• [Set exercise] All lines holding the string "bending" are to be shown.

*** Data records ***

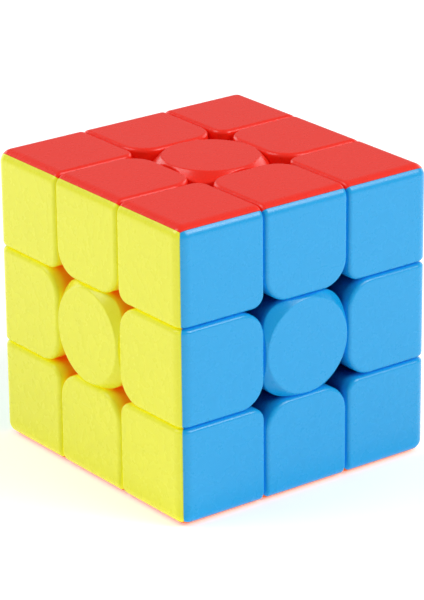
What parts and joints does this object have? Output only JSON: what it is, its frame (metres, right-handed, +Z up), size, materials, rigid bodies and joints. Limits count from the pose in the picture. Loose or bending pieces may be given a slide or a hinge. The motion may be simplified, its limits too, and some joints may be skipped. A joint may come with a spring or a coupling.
{
  "type": "twisty puzzle cube",
  "caption": "Stickerless twisty puzzle cube whose coloured layers turn about a sprung core, with round-faced centres.",
  "frame": {"origin": "middle of the lower centre's round face, on the surface that the cube stands on", "axes": "+Z up out of the red face, -Y out of the blue front face, -X out of the yellow left face"},
  "size_m": [0.0564, 0.0564, 0.0564],
  "materials": {
    "red_plastic": "satin moulded ABS",
    "orange_plastic": "satin moulded ABS",
    "blue_plastic": "satin moulded ABS",
    "green_plastic": "satin moulded ABS",
    "yellow_plastic": "satin moulded ABS",
    "white_plastic": "satin moulded ABS",
    "core_plastic": "plain moulded nylon",
    "screw_steel": "zinc plated",
    "spring_steel": "drawn wire",
    "washer_steel": "plain"
  },
  "bodies": {
    "frame": {"core": "core_plastic", "centre_screws": "screw_steel", "centre_springs": "spring_steel", "spring_washers": "washer_steel"},
    "centre_up": {"centre_up_red": "red_plastic"},
    "centre_down": {"centre_down_orange": "orange_plastic"},
    "centre_front": {"centre_front_blue": "blue_plastic"},
    "centre_back": {"centre_back_green": "green_plastic"},
    "centre_left": {"centre_left_yellow": "yellow_plastic"},
    "centre_right": {"centre_right_white": "white_plastic"},
    "edge_up_front": {"edge_up_front_red": "red_plastic", "edge_up_front_blue": "blue_plastic"},
    "edge_up_back": {"edge_up_back_red": "red_plastic", "edge_up_back_green": "green_plastic"},
    "edge_up_left": {"edge_up_left_red": "red_plastic", "edge_up_left_yellow": "yellow_plastic"},
    "edge_up_right": {"edge_up_right_red": "red_plastic", "edge_up_right_white": "white_plastic"},
    "edge_down_front": {"edge_down_front_orange": "orange_plastic", "edge_down_front_blue": "blue_plastic"},
    "edge_down_back": {"edge_down_back_orange": "orange_plastic", "edge_down_back_green": "green_plastic"},
    "edge_down_left": {"edge_down_left_orange": "orange_plastic", "edge_down_left_yellow": "yellow_plastic"},
    "edge_down_right": {"edge_down_right_orange": "orange_plastic", "edge_down_right_white": "white_plastic"},
    "edge_front_left": {"edge_front_left_blue": "blue_plastic", "edge_front_left_yellow": "yellow_plastic"},
    "edge_front_right": {"edge_front_right_blue": "blue_plastic", "edge_front_right_white": "white_plastic"},
    "edge_back_left": {"edge_back_left_green": "green_plastic", "edge_back_left_yellow": "yellow_plastic"},
    "edge_back_right": {"edge_back_right_green": "green_plastic", "edge_back_right_white": "white_plastic"},
    "corner_up_front_left": {"corner_up_front_left_red": "red_plastic", "corner_up_front_left_blue": "blue_plastic", "corner_up_front_left_yellow": "yellow_plastic"},
    "corner_up_front_right": {"corner_up_front_right_red": "red_plastic", "corner_up_front_right_blue": "blue_plastic", "corner_up_front_right_white": "white_plastic"},
    "corner_up_back_left": {"corner_up_back_left_red": "red_plastic", "corner_up_back_left_green": "green_plastic", "corner_up_back_left_yellow": "yellow_plastic"},
    "corner_up_back_right": {"corner_up_back_right_red": "red_plastic", "corner_up_back_right_green": "green_plastic", "corner_up_back_right_white": "white_plastic"},
    "corner_down_front_left": {"corner_down_front_left_orange": "orange_plastic", "corner_down_front_left_blue": "blue_plastic", "corner_down_front_left_yellow": "yellow_plastic"},
    "corner_down_front_right": {"corner_down_front_right_orange": "orange_plastic", "corner_down_front_right_blue": "blue_plastic", "corner_down_front_right_white": "white_plastic"},
    "corner_down_back_left": {"corner_down_back_left_orange": "orange_plastic", "corner_down_back_left_green": "green_plastic", "corner_down_back_left_yellow": "yellow_plastic"},
    "corner_down_back_right": {"corner_down_back_right_orange": "orange_plastic", "corner_down_back_right_green": "green_plastic", "corner_down_back_right_white": "white_plastic"}
  },
  "joints": [
    {"name": "up_turn", "type": "hinge", "parent": "frame", "child": "centre_up", "pos_m": [0, 0, 0.0282], "axis": [0, 0, -1], "continuous": true},
    {"name": "down_turn", "type": "hinge", "parent": "frame", "child": "centre_down", "pos_m": [0, 0, 0.0282], "axis": [0, 0, 1], "continuous": true},
    {"name": "front_turn", "type": "hinge", "parent": "frame", "child": "centre_front", "pos_m": [0, 0, 0.0282], "axis": [0, 1, 0], "continuous": true},
    {"name": "back_turn", "type": "hinge", "parent": "frame", "child": "centre_back", "pos_m": [0, 0, 0.0282], "axis": [0, -1, 0], "continuous": true},
    {"name": "left_turn", "type": "hinge", "parent": "frame", "child": "centre_left", "pos_m": [0, 0, 0.0282], "axis": [1, 0, 0], "continuous": true},
    {"name": "right_turn", "type": "hinge", "parent": "frame", "child": "centre_right", "pos_m": [0, 0, 0.0282], "axis": [-1, 0, 0], "continuous": true},
    {"name": "edge_up_front_with_front", "type": "hinge", "parent": "centre_up", "child": "edge_up_front", "pos_m": [0, 0, 0.0282], "axis": [0, 1, 0], "continuous": true},
    {"name": "edge_up_back_with_back", "type": "hinge", "parent": "centre_up", "child": "edge_up_back", "pos_m": [0, 0, 0.0282], "axis": [0, -1, 0], "continuous": true},
    {"name": "edge_up_left_with_left", "type": "hinge", "parent": "centre_up", "child": "edge_up_left", "pos_m": [0, 0, 0.0282], "axis": [1, 0, 0], "continuous": true},
    {"name": "edge_up_right_with_right", "type": "hinge", "parent": "centre_up", "child": "edge_up_right", "pos_m": [0, 0, 0.0282], "axis": [-1, 0, 0], "continuous": true},
    {"name": "edge_down_front_with_down", "type": "hinge", "parent": "centre_front", "child": "edge_down_front", "pos_m": [0, 0, 0.0282], "axis": [0, 0, 1], "continuous": true},
    {"name": "edge_down_back_with_down", "type": "hinge", "parent": "centre_back", "child": "edge_down_back", "pos_m": [0, 0, 0.0282], "axis": [0, 0, 1], "continuous": true},
    {"name": "edge_down_left_with_down", "type": "hinge", "parent": "centre_left", "child": "edge_down_left", "pos_m": [0, 0, 0.0282], "axis": [0, 0, 1], "continuous": true},
    {"name": "edge_down_right_with_down", "type": "hinge", "parent": "centre_right", "child": "edge_down_right", "pos_m": [0, 0, 0.0282], "axis": [0, 0, 1], "continuous": true},
    {"name": "edge_front_left_with_left", "type": "hinge", "parent": "centre_front", "child": "edge_front_left", "pos_m": [0, 0, 0.0282], "axis": [1, 0, 0], "continuous": true},
    {"name": "edge_front_right_with_front", "type": "hinge", "parent": "centre_right", "child": "edge_front_right", "pos_m": [0, 0, 0.0282], "axis": [0, 1, 0], "continuous": true},
    {"name": "edge_back_left_with_back", "type": "hinge", "parent": "centre_left", "child": "edge_back_left", "pos_m": [0, 0, 0.0282], "axis": [0, -1, 0], "continuous": true},
    {"name": "edge_back_right_with_right", "type": "hinge", "parent": "centre_back", "child": "edge_back_right", "pos_m": [0, 0, 0.0282], "axis": [-1, 0, 0], "continuous": true},
    {"name": "corner_up_front_left_with_left", "type": "hinge", "parent": "edge_up_front", "child": "corner_up_front_left", "pos_m": [0, 0, 0.0282], "axis": [1, 0, 0], "continuous": true},
    {"name": "corner_up_front_right_with_right", "type": "hinge", "parent": "edge_up_front", "child": "corner_up_front_right", "pos_m": [0, 0, 0.0282], "axis": [-1, 0, 0], "continuous": true},
    {"name": "corner_up_back_left_with_left", "type": "hinge", "parent": "edge_up_back", "child": "corner_up_back_left", "pos_m": [0, 0, 0.0282], "axis": [1, 0, 0], "continuous": true},
    {"name": "corner_up_back_right_with_right", "type": "hinge", "parent": "edge_up_back", "child": "corner_up_back_right", "pos_m": [0, 0, 0.0282], "axis": [-1, 0, 0], "continuous": true},
    {"name": "corner_down_front_left_with_left", "type": "hinge", "parent": "edge_down_front", "child": "corner_down_front_left", "pos_m": [0, 0, 0.0282], "axis": [1, 0, 0], "continuous": true},
    {"name": "corner_down_front_right_with_right", "type": "hinge", "parent": "edge_down_front", "child": "corner_down_front_right", "pos_m": [0, 0, 0.0282], "axis": [-1, 0, 0], "continuous": true},
    {"name": "corner_down_back_left_with_left", "type": "hinge", "parent": "edge_down_back", "child": "corner_down_back_left", "pos_m": [0, 0, 0.0282], "axis": [1, 0, 0], "continuous": true},
    {"name": "corner_down_back_right_with_right", "type": "hinge", "parent": "edge_down_back", "child": "corner_down_back_right", "pos_m": [0, 0, 0.0282], "axis": [-1, 0, 0], "continuous": true}
  ],
  "couplings": [
    {"joint": "edge_up_front_with_front", "follows": "front_turn", "ratio": 1},
    {"joint": "edge_up_back_with_back", "follows": "back_turn", "ratio": 1},
    {"joint": "edge_up_left_with_left", "follows": "left_turn", "ratio": 1},
    {"joint": "edge_up_right_with_right", "follows": "right_turn", "ratio": 1},
    {"joint": "edge_down_front_with_down", "follows": "down_turn", "ratio": 1},
    {"joint": "edge_down_back_with_down", "follows": "down_turn", "ratio": 1},
    {"joint": "edge_down_left_with_down", "follows": "down_turn", "ratio": 1},
    {"joint": "edge_down_right_with_down", "follows": "down_turn", "ratio": 1},
    {"joint": "edge_front_left_with_left", "follows": "left_turn", "ratio": 1},
    {"joint": "edge_front_right_with_front", "follows": "front_turn", "ratio": 1},
    {"joint": "edge_back_left_with_back", "follows": "back_turn", "ratio": 1},
    {"joint": "edge_back_right_with_right", "follows": "right_turn", "ratio": 1},
    {"joint": "corner_up_front_left_with_left", "follows": "left_turn", "ratio": 1},
    {"joint": "corner_up_front_right_with_right", "follows": "right_turn", "ratio": 1},
    {"joint": "corner_up_back_left_with_left", "follows": "left_turn", "ratio": 1},
    {"joint": "corner_up_back_right_with_right", "follows": "right_turn", "ratio": 1},
    {"joint": "corner_down_front_left_with_left", "follows": "left_turn", "ratio": 1},
    {"joint": "corner_down_front_right_with_right", "follows": "right_turn", "ratio": 1},
    {"joint": "corner_down_back_left_with_left", "follows": "left_turn", "ratio": 1},
    {"joint": "corner_down_back_right_with_right", "follows": "right_turn", "ratio": 1}
  ]
}
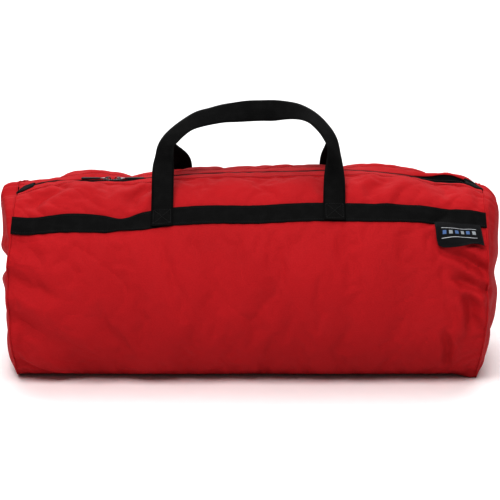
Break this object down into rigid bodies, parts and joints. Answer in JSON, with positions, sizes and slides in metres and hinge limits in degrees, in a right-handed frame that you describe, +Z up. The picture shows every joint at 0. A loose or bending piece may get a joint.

***

• [Reply to the exercise]
What parts and joints does this object have? Output only JSON: what it is, its frame (metres, right-handed, +Z up), size, materials, rigid bodies and joints. Limits count from the pose in the picture. Loose or bending pieces may be given a slide or a hinge. The motion may be simplified, its limits too, and some joints may be skipped. A joint may come with a spring or a coupling.
Break this object down into rigid bodies, parts and joints. Answer in JSON, with positions, sizes and slides in metres and hinge limits in degrees, in a right-handed frame that you describe, +Z up. The picture shows every joint at 0. A loose or bending piece may get a joint.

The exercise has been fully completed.